Despite constitutional guarantees of women’s rights, women face discrimination in nearly every aspect of their lives, especially in rural areas. Equality for women is rarely realized in practice. Violence against women and girls, including sexual and gender-based violence, has soared since fighting began in 1994, though sex crimes often affect men and boys as well. Rebels and FARDC soldiers have been implicated in kidnappings, killings, and rape. Convictions for offenses such as mass rape remain rare. Abortion is prohibited, and women’s access to contraception is extremely low. Women are also greatly underrepresented in government, making up only 9 percent of the National Assembly and 6 percent of the Senate. Although Article 14 of the Constitution prohibits discrimination against women in any domain, the Family Code prescribes more restrictive roles.
Women must have their husband’s permission to seek employment, engage in legal transactions, and often for access to family-planning services. Wives are legally required to obey their husbands. Nevertheless, it has been increasingly common in recent years for young women to seek professional work outside the home or engage in commercial activities, particularly in towns and urban centers—a trend that extends to the conflict zones in the eastern part of the country.

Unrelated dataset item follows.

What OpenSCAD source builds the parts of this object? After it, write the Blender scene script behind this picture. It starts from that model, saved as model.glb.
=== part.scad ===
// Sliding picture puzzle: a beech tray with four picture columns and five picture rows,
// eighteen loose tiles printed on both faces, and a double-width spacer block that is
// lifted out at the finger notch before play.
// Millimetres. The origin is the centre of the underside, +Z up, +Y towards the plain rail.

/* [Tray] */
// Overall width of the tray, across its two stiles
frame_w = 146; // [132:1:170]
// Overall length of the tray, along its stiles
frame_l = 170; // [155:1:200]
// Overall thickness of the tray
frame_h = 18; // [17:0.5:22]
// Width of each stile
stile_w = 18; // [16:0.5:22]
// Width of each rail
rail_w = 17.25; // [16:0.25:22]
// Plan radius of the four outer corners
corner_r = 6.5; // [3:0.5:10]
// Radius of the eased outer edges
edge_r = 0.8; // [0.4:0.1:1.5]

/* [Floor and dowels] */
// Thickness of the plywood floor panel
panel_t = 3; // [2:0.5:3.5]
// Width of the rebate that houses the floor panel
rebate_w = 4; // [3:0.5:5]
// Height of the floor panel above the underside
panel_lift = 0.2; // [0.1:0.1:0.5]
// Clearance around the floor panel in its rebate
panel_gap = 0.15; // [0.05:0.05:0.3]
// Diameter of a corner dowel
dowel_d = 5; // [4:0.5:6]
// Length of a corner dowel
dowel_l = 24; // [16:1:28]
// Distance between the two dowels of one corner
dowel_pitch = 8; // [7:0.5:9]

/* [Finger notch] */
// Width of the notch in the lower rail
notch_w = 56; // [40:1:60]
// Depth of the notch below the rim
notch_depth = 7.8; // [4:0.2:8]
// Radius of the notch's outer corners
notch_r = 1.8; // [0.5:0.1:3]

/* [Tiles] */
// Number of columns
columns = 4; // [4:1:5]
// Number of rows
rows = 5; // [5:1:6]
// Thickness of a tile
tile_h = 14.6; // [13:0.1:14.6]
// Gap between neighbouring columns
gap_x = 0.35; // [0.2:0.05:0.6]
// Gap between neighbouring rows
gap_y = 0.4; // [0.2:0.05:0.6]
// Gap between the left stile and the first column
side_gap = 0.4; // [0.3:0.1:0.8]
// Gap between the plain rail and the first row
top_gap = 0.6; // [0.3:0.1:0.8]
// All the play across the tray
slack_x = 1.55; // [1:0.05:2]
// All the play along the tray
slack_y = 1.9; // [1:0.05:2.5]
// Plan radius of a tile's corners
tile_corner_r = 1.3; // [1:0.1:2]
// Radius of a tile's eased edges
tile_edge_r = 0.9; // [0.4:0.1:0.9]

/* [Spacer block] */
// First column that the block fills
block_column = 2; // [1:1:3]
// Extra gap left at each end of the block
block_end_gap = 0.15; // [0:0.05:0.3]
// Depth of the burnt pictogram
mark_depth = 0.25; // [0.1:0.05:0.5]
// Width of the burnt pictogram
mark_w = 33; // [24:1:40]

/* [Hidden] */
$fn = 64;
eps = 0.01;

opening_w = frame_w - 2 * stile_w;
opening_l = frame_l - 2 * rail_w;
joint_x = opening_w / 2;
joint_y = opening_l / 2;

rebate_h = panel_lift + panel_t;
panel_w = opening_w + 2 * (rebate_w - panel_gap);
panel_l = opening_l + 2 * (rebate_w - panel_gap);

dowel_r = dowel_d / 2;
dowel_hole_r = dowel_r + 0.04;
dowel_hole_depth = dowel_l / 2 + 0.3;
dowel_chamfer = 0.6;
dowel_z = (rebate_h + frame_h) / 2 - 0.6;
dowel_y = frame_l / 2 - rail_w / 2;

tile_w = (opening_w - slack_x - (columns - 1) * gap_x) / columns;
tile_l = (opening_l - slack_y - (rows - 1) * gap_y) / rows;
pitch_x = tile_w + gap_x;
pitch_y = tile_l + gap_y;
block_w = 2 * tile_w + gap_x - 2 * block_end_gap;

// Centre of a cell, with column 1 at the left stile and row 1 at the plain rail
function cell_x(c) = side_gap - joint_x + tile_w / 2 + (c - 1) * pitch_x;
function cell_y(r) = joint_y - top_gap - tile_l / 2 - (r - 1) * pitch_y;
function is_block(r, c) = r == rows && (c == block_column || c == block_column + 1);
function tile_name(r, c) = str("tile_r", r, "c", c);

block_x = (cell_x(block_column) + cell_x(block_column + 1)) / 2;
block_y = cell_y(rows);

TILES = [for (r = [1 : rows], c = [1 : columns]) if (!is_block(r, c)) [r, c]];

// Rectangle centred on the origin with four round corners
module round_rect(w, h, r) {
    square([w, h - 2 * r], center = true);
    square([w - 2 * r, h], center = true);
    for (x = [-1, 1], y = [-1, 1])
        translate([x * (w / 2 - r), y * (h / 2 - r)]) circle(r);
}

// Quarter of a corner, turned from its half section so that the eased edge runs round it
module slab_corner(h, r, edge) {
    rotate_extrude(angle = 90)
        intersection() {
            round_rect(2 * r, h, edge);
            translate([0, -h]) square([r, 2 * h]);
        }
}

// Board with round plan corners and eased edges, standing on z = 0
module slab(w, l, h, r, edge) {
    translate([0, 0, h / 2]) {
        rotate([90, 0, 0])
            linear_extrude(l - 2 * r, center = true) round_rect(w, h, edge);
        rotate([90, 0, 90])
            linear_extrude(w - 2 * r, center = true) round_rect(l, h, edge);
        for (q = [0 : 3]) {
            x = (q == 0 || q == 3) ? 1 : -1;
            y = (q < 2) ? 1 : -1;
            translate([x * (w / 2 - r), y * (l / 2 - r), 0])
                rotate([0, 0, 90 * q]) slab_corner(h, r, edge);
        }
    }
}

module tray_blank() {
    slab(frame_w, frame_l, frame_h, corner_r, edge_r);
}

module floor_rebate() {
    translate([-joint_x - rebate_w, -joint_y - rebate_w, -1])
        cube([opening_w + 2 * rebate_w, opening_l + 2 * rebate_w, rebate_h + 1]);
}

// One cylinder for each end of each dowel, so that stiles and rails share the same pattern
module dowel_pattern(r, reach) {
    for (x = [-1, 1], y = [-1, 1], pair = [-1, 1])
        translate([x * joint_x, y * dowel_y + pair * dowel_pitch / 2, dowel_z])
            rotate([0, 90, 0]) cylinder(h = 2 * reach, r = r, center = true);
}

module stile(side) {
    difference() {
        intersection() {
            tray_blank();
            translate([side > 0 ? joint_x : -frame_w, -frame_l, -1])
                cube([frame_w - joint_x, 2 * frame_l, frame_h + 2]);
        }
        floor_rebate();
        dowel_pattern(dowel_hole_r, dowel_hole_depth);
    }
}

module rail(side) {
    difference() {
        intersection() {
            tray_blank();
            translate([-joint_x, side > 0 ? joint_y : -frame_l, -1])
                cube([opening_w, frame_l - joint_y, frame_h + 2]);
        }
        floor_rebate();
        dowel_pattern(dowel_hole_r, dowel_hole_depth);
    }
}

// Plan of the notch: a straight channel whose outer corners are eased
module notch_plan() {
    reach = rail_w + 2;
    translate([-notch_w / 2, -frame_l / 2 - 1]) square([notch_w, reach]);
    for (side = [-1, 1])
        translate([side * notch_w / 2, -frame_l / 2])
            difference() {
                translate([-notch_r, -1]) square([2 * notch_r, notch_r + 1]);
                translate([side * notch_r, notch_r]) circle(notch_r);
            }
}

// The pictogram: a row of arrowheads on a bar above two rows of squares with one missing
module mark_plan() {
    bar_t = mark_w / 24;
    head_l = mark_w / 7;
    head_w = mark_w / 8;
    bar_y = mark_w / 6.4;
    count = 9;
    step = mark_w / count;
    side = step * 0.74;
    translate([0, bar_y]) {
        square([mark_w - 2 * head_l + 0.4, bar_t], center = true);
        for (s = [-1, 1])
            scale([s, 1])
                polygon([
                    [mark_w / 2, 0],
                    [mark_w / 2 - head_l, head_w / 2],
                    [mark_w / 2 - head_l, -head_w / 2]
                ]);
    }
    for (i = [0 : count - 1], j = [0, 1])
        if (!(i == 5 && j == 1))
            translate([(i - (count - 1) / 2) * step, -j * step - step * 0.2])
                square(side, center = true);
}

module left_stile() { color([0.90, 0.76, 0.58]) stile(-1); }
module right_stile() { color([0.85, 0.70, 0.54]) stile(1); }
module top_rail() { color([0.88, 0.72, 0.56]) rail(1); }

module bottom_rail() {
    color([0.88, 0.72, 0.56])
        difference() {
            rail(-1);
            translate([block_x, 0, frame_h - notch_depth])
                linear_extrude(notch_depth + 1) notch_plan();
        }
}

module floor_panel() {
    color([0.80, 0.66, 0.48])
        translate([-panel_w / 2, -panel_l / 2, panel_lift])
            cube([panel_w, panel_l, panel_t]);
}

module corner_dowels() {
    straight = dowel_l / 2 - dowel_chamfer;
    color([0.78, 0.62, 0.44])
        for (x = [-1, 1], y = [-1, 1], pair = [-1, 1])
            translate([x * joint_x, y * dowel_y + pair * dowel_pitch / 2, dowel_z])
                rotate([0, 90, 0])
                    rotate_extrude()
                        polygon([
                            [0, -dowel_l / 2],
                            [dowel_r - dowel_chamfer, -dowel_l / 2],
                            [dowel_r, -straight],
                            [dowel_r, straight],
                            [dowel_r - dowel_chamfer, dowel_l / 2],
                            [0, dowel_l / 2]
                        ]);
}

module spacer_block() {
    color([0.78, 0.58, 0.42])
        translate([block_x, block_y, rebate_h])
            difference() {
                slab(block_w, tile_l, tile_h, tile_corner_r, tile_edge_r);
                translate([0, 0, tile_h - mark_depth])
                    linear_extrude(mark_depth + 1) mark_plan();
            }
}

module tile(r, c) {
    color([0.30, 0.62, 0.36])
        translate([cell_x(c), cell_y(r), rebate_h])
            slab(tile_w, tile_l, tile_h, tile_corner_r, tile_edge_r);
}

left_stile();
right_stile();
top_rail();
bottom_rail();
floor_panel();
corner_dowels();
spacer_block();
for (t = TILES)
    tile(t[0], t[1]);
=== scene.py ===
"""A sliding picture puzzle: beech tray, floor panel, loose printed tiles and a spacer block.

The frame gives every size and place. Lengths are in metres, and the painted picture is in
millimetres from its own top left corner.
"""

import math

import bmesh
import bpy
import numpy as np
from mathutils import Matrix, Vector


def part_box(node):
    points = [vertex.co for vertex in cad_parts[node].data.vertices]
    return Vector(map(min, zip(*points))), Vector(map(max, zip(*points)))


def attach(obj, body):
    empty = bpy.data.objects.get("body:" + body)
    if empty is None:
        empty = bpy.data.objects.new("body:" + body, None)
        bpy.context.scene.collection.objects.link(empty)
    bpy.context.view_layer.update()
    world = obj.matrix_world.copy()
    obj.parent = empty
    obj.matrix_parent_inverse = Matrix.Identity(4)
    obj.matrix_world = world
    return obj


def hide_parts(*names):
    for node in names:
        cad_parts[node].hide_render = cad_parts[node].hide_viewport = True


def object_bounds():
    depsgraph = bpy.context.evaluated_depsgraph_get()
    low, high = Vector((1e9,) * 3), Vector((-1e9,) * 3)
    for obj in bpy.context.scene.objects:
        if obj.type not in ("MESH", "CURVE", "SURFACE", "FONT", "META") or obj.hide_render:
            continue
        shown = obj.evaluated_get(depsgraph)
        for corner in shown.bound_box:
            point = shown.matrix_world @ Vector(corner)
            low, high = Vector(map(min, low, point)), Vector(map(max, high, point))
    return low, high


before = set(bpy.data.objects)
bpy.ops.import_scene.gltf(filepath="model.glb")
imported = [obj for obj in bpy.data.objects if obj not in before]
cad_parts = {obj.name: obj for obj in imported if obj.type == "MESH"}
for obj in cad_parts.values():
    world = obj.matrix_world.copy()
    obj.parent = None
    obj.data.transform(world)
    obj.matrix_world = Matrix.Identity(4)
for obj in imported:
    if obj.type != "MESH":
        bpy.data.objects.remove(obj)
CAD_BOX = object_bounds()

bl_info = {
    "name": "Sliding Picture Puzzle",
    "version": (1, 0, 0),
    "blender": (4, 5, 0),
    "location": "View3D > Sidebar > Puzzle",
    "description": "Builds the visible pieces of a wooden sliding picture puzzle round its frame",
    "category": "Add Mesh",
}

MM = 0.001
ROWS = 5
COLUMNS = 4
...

The law prohibits all forced or compulsory labor, though this still occurs commonly around the country, including forced child labor in mining, street vending, and agriculture. Various rebel groups have reportedly forced civilians to work for them, at times imposing tolls on vehicles passing through territory held by the groups. The recruitment and use of child soldiers by rebel groups is also widespread. In February 2014, the government joined MONUSCO in launching a new campaign aimed at raising awareness of the recruitment of child soldiers.
The DRC is both a source and destination country for the trafficking of men, women, and children for the purposes of labor and sexual exploitation.